The court's decision was unanimous without concurring opinion. In March 2019, the Grand Chamber panel of five judges rejected the request for referral to the Grand Chamber. The decision became final.

== International reactions ==
The case was subject to criticism in public reporting, including the accusation that the judgment "imposed" a blasphemy law in Europe. Nevertheless, it was a source of concern for human rights commentators. The International Humanist and Ethical Union, an INGO concerned with humanist advocacy and repeal of blasphemy laws, was "frustrated" that the court did not uphold the complainant's Article 10 rights, criticising the court's "timidity".

The British charity Humanists UK, which campaigns on similar issues internationally, criticised the ruling as "fundamentally at odds with the spirit and tradition of free expression in Europe" expressed hope the case would be appealed and overturned in the Grand Chamber. It criticised the court's rationale in balancing the Article 10 right it is sworn to protect against "a previously nonexistent right to protection of one's 'religious feelings'". In a later speech on blasphemy laws before the UN Human Rights Council, Humanists UK cited the Austria judgment as running "counter to the principles held by the Universal Declaration of Human Rights, and to the spirit and purpose of human rights as an international enterprise."

Writing in The Atlantic, Simon Cottee expressed serious concerns about the judgment, saying "it has given legitimacy to what is in all but name an Austrian blasphemy law, and by invoking the slippery notion of "religious peace," it has effectively given a veto to those who would deploy violence in defense of their religious beliefs."

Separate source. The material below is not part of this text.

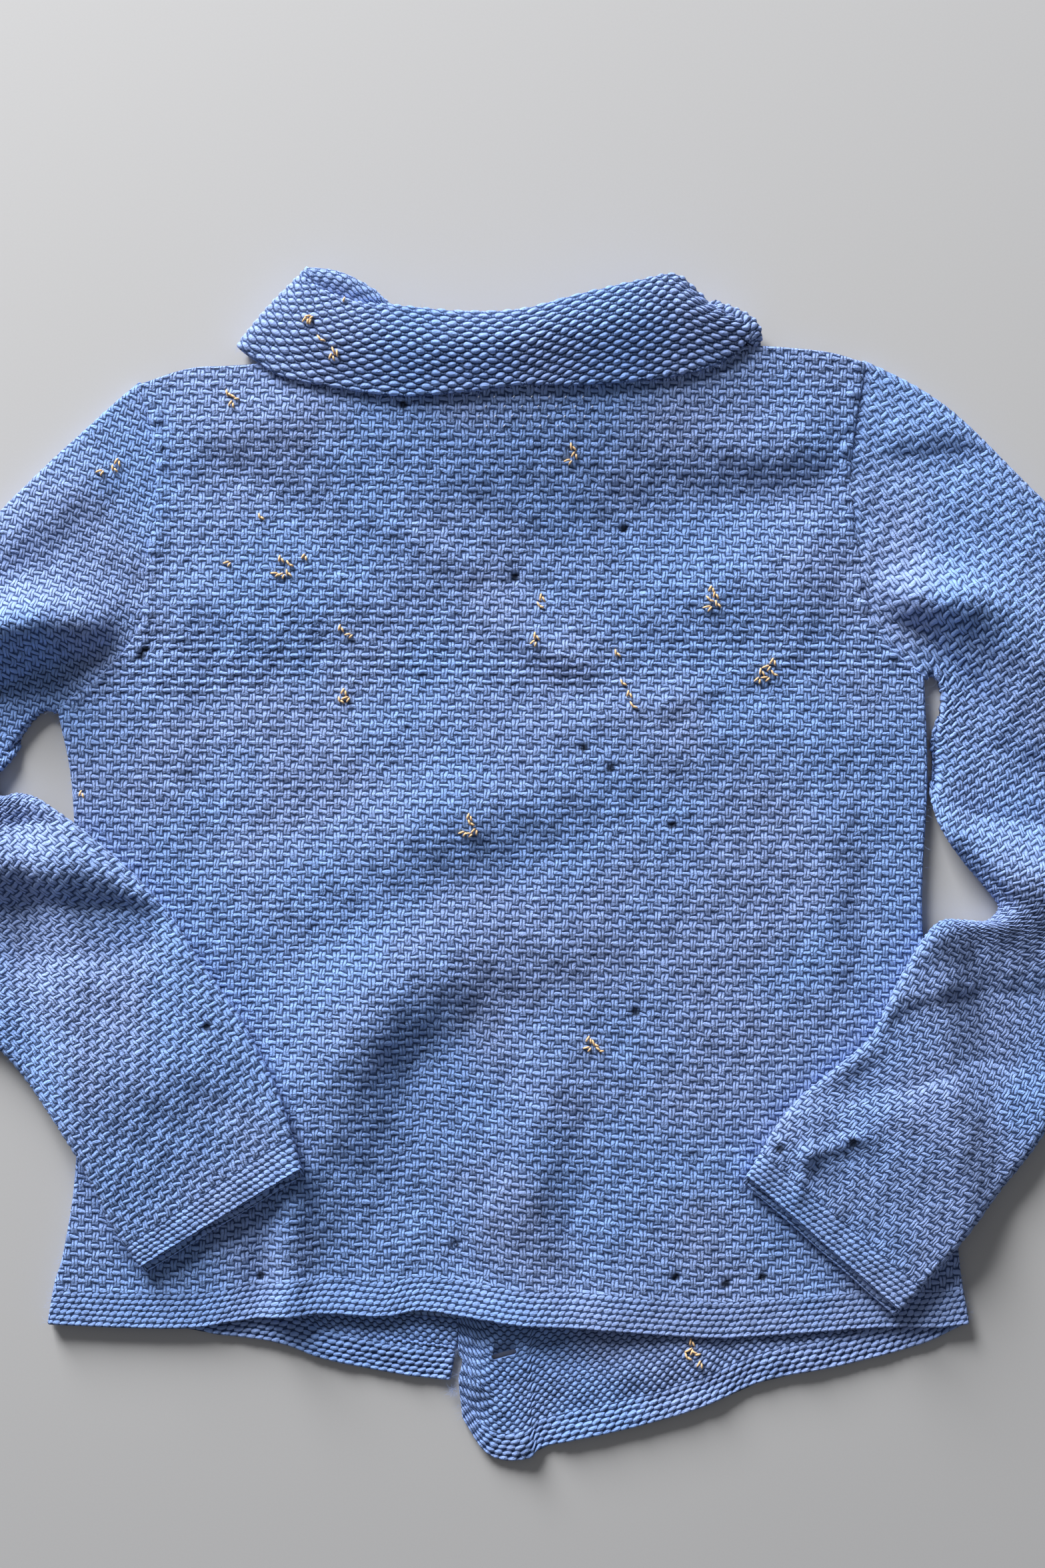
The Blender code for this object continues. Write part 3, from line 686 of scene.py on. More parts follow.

Reactions from academics were varied. Some authors outlined that with this judgment the European Court of Human Right applied different standards to very similar situation ruled in the past. Moreover, no concrete offence to any individual was demonstrated, but only to the quite fuzzy and undefined "religious peace" of Austria, and even that only potentially. For that reason it has been claimed that this judgment de facto endorsed the use of anti-blasphemy laws.

==Later related rulings==
In September 2022, in the subsequent ECtHR case Rabczewska v. Poland the Court ruled differently than in E.S. v Austria, and ruled that Polish courts in a similar case concerning Catholicism "failed to identify and carefully weigh the competing interests at stake" and overturned a 2012 conviction for blasphemy. The court declared, among other things:

The time has come to reassess this case-law. Which new direction should be taken? One new approach could be to examine all blasphemy-related restrictions on freedom of expression under Article 10 exclusively in terms of the legitimate aim of protecting public order (religious peace). We consider that the following paragraph (no. 15) of PACE Recommendation 1805 (2007) is potentially very important for any such new direction: "national law should only penalise expressions concerning religious matters which intentionally and severely disturb public order and call for public violence" (see paragraph 29 of the judgment).